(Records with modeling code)
┄┄┄┄┄┄┄┄┄┄┄┄┄┄┄┄┄┄┄┄
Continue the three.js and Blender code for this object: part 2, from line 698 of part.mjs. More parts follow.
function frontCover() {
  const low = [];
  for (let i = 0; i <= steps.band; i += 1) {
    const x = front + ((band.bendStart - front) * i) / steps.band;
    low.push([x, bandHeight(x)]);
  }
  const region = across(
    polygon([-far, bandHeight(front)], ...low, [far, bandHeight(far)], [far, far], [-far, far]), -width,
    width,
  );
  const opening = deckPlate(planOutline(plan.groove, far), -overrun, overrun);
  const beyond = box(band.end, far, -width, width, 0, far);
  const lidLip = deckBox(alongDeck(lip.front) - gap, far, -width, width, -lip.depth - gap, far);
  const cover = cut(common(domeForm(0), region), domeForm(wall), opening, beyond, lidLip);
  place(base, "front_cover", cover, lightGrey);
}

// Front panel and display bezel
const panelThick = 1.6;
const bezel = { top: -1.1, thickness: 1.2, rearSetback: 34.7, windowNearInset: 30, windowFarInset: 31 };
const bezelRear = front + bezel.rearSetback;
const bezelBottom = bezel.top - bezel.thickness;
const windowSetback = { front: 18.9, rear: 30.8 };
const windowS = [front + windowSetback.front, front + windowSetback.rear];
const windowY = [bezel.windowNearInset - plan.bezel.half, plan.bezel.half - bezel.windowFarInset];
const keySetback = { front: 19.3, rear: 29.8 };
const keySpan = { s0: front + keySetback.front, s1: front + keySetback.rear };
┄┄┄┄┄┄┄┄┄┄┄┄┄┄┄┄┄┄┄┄
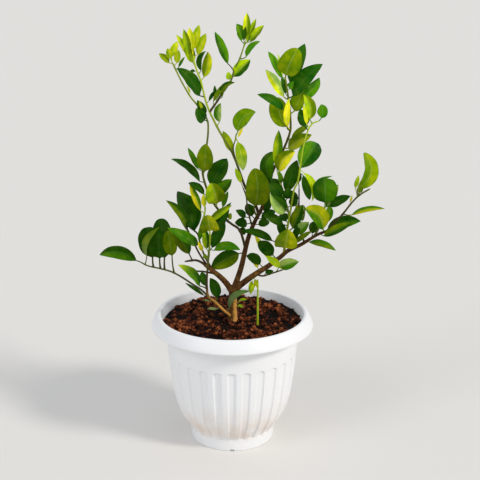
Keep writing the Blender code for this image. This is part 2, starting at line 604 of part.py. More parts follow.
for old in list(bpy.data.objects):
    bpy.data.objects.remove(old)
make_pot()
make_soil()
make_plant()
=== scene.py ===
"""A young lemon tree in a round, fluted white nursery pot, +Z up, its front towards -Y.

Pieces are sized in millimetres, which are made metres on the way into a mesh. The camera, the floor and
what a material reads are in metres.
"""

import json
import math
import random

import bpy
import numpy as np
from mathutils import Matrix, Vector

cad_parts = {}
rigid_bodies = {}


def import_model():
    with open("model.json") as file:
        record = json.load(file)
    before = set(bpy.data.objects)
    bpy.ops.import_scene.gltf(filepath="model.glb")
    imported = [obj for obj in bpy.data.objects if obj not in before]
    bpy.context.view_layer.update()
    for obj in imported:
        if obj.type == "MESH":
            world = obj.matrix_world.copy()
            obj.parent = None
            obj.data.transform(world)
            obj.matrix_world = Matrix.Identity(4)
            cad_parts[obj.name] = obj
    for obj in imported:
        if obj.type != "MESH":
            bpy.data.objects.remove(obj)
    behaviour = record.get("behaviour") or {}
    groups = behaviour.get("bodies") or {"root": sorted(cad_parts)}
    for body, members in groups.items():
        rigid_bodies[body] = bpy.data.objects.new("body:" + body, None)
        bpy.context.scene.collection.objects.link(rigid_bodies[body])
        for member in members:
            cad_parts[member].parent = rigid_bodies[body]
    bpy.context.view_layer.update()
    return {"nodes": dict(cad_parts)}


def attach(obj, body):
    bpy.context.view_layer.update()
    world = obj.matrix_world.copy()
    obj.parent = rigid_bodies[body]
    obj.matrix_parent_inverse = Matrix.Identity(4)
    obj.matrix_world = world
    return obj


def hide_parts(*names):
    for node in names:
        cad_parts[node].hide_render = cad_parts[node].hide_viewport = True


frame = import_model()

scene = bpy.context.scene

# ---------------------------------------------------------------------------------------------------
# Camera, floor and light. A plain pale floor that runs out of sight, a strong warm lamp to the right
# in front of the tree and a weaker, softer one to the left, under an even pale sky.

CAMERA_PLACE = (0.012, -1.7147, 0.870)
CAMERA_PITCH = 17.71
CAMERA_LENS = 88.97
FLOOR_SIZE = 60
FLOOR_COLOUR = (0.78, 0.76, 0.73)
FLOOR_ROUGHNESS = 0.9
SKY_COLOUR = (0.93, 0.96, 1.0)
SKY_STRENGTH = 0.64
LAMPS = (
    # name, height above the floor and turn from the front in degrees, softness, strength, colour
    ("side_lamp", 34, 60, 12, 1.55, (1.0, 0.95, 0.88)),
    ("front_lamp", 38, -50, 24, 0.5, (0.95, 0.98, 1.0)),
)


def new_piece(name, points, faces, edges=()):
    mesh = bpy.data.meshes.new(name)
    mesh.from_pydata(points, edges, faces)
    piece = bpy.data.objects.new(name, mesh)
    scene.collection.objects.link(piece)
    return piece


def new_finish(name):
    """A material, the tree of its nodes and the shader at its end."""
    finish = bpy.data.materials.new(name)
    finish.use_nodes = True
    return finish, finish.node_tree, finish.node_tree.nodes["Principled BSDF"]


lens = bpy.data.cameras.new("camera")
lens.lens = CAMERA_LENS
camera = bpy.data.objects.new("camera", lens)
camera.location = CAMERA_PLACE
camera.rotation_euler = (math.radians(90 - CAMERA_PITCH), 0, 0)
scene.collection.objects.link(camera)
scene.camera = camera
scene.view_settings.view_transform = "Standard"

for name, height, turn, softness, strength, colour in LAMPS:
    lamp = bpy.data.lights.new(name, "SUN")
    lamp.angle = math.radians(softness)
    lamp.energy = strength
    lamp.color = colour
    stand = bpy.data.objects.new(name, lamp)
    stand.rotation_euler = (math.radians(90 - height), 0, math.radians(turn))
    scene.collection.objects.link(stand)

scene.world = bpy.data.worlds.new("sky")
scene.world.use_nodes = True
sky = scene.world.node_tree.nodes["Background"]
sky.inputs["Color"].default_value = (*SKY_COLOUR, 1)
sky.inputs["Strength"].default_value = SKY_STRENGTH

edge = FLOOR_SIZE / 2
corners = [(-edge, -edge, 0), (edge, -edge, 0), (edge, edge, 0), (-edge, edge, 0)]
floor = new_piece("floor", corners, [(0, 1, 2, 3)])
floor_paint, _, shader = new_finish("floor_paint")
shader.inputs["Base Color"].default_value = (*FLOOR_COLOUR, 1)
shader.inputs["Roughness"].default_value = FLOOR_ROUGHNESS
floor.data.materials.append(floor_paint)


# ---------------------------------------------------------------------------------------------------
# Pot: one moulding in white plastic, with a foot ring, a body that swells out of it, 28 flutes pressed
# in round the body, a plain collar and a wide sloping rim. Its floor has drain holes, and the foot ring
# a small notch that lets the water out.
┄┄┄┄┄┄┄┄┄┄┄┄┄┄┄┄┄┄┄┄
> **SET TASK**
Everything from the line containing "cad_parts[obj.name] = obj" down to the line containing "# in front of" should be repeated exactly, with both end lines kept and no other lines added.

> **FINISHED EXERCISE**
            cad_parts[obj.name] = obj
    for obj in imported:
        if obj.type != "MESH":
            bpy.data.objects.remove(obj)
    behaviour = record.get("behaviour") or {}
    groups = behaviour.get("bodies") or {"root": sorted(cad_parts)}
    for body, members in groups.items():
        rigid_bodies[body] = bpy.data.objects.new("body:" + body, None)
        bpy.context.scene.collection.objects.link(rigid_bodies[body])
        for member in members:
            cad_parts[member].parent = rigid_bodies[body]
    bpy.context.view_layer.update()
    return {"nodes": dict(cad_parts)}


def attach(obj, body):
    bpy.context.view_layer.update()
    world = obj.matrix_world.copy()
    obj.parent = rigid_bodies[body]
    obj.matrix_parent_inverse = Matrix.Identity(4)
    obj.matrix_world = world
    return obj


def hide_parts(*names):
    for node in names:
        cad_parts[node].hide_render = cad_parts[node].hide_viewport = True


frame = import_model()

scene = bpy.context.scene

# ---------------------------------------------------------------------------------------------------
# Camera, floor and light. A plain pale floor that runs out of sight, a strong warm lamp to the right
# in front of the tree and a weaker, softer one to the left, under an even pale sky.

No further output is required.